Kahn suggests two basic definitions for daimon:

  1. one’s destiny, fortune; one’s prosperity or misfortune
  2. a god, divinity, or angel; one who distributes or assigns a portion

I believe both of these definitions are equally appropriate, and I’m not terribly concerned with drawing a distinction between them. My concern is whether Heraclitus intended to suggest that character is the lone causative agent by some causational unfolding of one’s personal destiny, or rather, whether Heraclitus may have meant that character, as is said of virtue, is a destiny—a fortune—unto itself.

Though Kahn does not address this issue directly as it pertains to this specific epigram, he does discuss it in relation to another aphorism.

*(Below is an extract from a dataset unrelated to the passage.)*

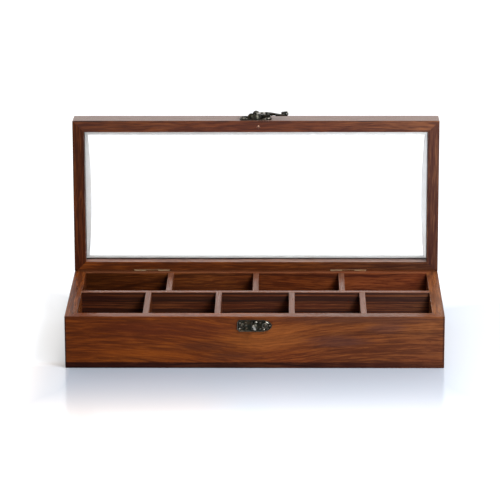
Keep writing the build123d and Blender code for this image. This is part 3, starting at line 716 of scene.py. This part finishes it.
class SPICEBOX_OT_lid_frame(bpy.types.Operator):
    """Finish the lid's rails and stiles"""

    bl_idname = "spicebox.lid_frame"
    bl_label = "Lid frame"

    def execute(self, context):
        finish_board(
            "lid_front_rail", "x", shift=(0.05, 0.08, -0.13), pith=(-0.05, 0.03), contrast=1.2,
            sheen=0.93, ior=1.28,
            # Partly painted light: paler and bluer towards the right
            tones=((-0.152, (0.74, 0.74, 1.05)), (0.0, (0.75, 0.74, 1.3)), (0.152, (0.90, 1.08, 2.1))),
            # The face that is on top while the lid is open: painted shade along its front edge, and behind it
            # a paler painted tone that adds to the sheen
            bands=(
                ("Z", 0.1714, 0.1723, 0.42, (0.026, 0.012, 0.009)),
                ("Z", 0.1716, 0.1720, 0.75, (0.125, 0.058, 0.038), ("Y", 0.0646, 0.0652)),
            ),
        )
        finish_board(
            "lid_back_rail", "x", shift=(-0.12, 0.06, 0.02), pith=(-0.05, 0.03), contrast=1.1,
            tones=((-0.152, (1.10, 0.97, 0.81)), (0.0, (0.84, 0.78, 0.74)), (0.152, (0.53, 0.66, 1.34))),
            # The lip under the pane, front to back: painted sheen, painted shadow at the pane, painted
            # reflection behind it. Then a painted highlight on the lower edge
            bands=(
                ("Z", 0.0508, 0.0515, 0.30, (0.30, 0.185, 0.145), ("Y", 0.0606, 0.0612)),
                (*LID_LIP, 0.95, (0.010, 0.007, 0.005), ("Y", 0.0697, 0.0702)),
                (*LID_LIP, 0.90, (0.70, 0.68, 0.66), ("Y", 0.0728, 0.0733)),
                ("Z", 0.0454, 0.0442, 0.85, (0.40, 0.160, 0.065)),
            ),
        )
        finish_board(
            "lid_left_stile", "z", shift=(0.02, 0.03, 0.09), pith=(0.11, 0.03), contrast=1.1,
            # Partly painted shade: darker than the right stile
            tones=((0.04, (0.50, 0.44, 0.55)), (0.18, (0.58, 0.60, 0.80))),
        )
        finish_board(
            "lid_right_stile", "z", shift=(0.19, 0.07, -0.04), pith=(-0.19, 0.03), wave=0.003, contrast=1.1,
            # Partly painted light and reflection: paler and bluer than the left stile
            tones=((0.04, (0.60, 0.82, 1.9)), (0.18, (0.86, 1.22, 2.8))),
        )
        return {"FINISHED"}


def glass_material():
    """Clear glass, faintly smeared."""
    material, tree, shader, place = new_material("clear glass")
    smear = noise(tree, place, 9.0)
    rough = between(tree, smear, 0.3, 0.8, 0.0, 0.012)
    colour = blend_colour(tree, between(tree, smear, 0.3, 0.8), (1.0, 1.0, 1.0), (0.985, 0.995, 0.99))
    feed(tree, shader, {"Base Color": colour, "Roughness": rough, "IOR": 1.46, "Transmission Weight": 1.0})
    return material


def silicone_material():
    """Clear silicone, with a painted shadow along the back rail, and clearer towards the right."""
    material, tree, shader, place = new_material("clear silicone")
    wet = noise(tree, place, 90.0)
    colour = blend_colour(tree, between(tree, wet, 0.3, 0.7), (0.85, 0.85, 0.845), (0.91, 0.92, 0.925))
    across, _, level = add(tree, "SeparateXYZ", {0: place}).outputs
    # Painted shadow where the bead meets the back rail
    colour = blend_colour(tree, between(tree, level, 0.0525, 0.0519), colour, (0.055, 0.045, 0.040))
    rough = between(tree, wet, 0.3, 0.7, 0.35, 0.5)
    clear = between(tree, across, -0.10, 0.13, 0.46, 0.80)
    normal = relief(tree, wet, 0.4, 0.4 * MM)
    feed(tree, shader, {
        "Base Color": colour, "Roughness": rough, "IOR": 1.41, "Transmission Weight": clear, "Normal": normal,
    })
    return material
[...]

But if everything that goes up must come down again, since there is no transmundane realm, no escape from the cosmic cycle …, one might question the coherence of this conception of the soul’s path upwards to celestial light or fire as a ‘greater destiny’ … where is there any ultimate difference of principle between the nobler and the baser fate, where in the long run is there any advantage allotted to wiser lives or better deaths?

Here we see Kahn confronting Heraclitus, and demanding consistency of him. If we do so, we must suspect that daimon must mean something other than one’s ultimate condition at the moment of death (or ascension).

Kahn continues …

This is the specifically Heraclitean form of a general question that any monistic system of ethics must face. And Heraclitus would surely have answered like Spinoza: the beatitude which rewards a life of excellence is the quality of that life itself; in his own words ‘man’s character is his fate’, his daimon for good fortune or for bad.

Hence, we might reword the phrase a touch:

Character, for man, is his fortune. —Heraclitus

… and we might be reminded of something that was said 500 years later:

Virtue is its own reward —Ovid

I think I prefer the non-compensatory language of Heraclitus, ambiguous as it is.